Transforming equation (6),
\[=\int{\dfrac{cosx}{t.t}dx}\] …………….(10)
Now, using equation (9), we can write equation (10) as
\[=\int{\dfrac{cosx}{t.t}dx}\]
\[=\int{\dfrac{1}{{{t}^{2}}}dt}\] …………………….(11)
Now, integrating the above equation (11)
\[=\int{\dfrac{1}{{{t}^{2}}}dt}\]
\[=\dfrac{{{t}^{-2+1}}}{-2+1}\]
\[=\dfrac{{{t}^{-1}}}{-1}\] ……………….(12)
Now, using equation (7), we can write equation (12) as,
\[=\dfrac{{{t}^{-1}}}{-1}\]
\[=-\dfrac{1}{sinx}\] ………………….(13)
We have got \[\int{\dfrac{cosx}{sinx.sinx}dx}=-\dfrac{1}{sinx}\] .
Now, we can write equation (4) as
\[\begin{align}
  & =-cotx-\int{cosx.cose{{c}^{2}}x.dx} \\
 & =-cotx-\left( -\dfrac{1}{sinx} \right) \\
\end{align}\]
We know that, \[\operatorname{cotx}=\dfrac{cosx}{sinx}\] .
\[\begin{align}
  & -cotx+sinx+C \\
 & =-\dfrac{cosx}{sinx}+\dfrac{1}{sinx} \\
\end{align}\]
\[=\dfrac{(1-cosx)}{\sin x}\] ………………..(14)
We know that, \[\operatorname{sinx}=2sin\dfrac{x}{2}.cos\dfrac{x}{2}\] ……………………..(15)
We also know that,
\[cosx=1-2si{{n}^{2}}\dfrac{x}{2}\]
\[\Rightarrow 2si{{n}^{2}}\dfrac{x}{2}=1-cosx\] ……………………(16)

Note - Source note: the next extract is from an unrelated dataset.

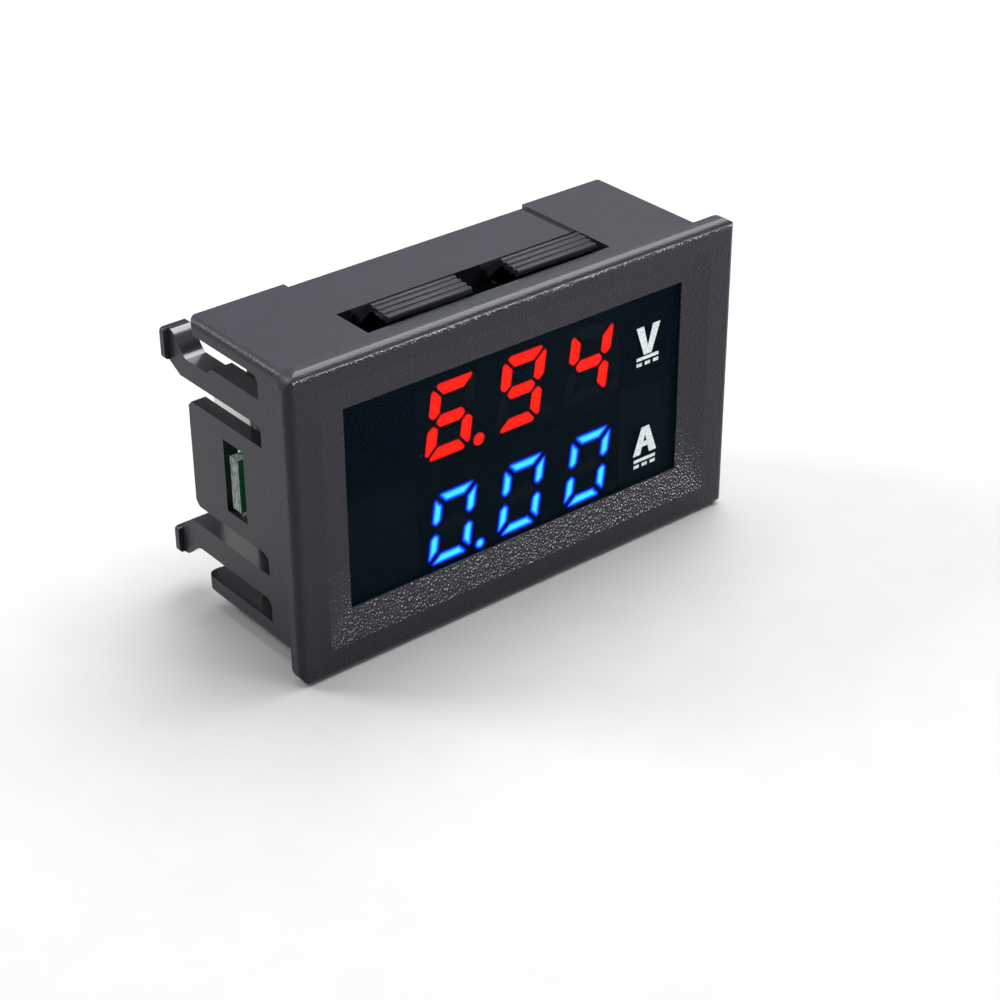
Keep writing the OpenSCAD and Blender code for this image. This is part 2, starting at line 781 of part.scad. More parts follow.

Now, using equation (15) and equation (16) in equation (14), we get
\[\begin{align}
  & =\dfrac{(1-cosx)}{\sin x} \\
 & =\dfrac{2{{\sin }^{2}}\dfrac{x}{2}}{2\sin \dfrac{x}{2}.cos\dfrac{x}{2}} \\
\end{align}\]
\[\begin{align}
  & =\dfrac{\sin \dfrac{x}{2}}{\cos \dfrac{x}{2}} \\
 & =\tan \dfrac{x}{2} \\
\end{align}\]
So, \[\int{\left( 1-cosx \right)cose{{c}^{2}}x.dx}=tan\dfrac{x}{2}+C\] , where C is a constant………..(17)
According to the question, we have \[\int{\left( 1-cosx \right)cose{{c}^{2}}x.dx}=f(x)+C\] …………….(18)
Now, comparing equation (17) and equation (18), we get
\[\begin{align}
  & \operatorname{f}(x)+C=tan\dfrac{x}{2}+C \\
 & \Rightarrow f(x)=tan\dfrac{x}{2} \\
\end{align}\]
Hence, \[f(x)=tan\dfrac{x}{2}\] .

Note: In this question, one can think to assume \[\operatorname{cosx}\] as t in the expression \[\int{cosx.cose{{c}^{2}}x.dx}\] . But, if we do so then our equation will look like \[\int{t.\dfrac{1}{si{{n}^{2}}x}dx}\] . We can see that this expression has become complex to be solved further. So, this approach is not suitable for the integration of this expression.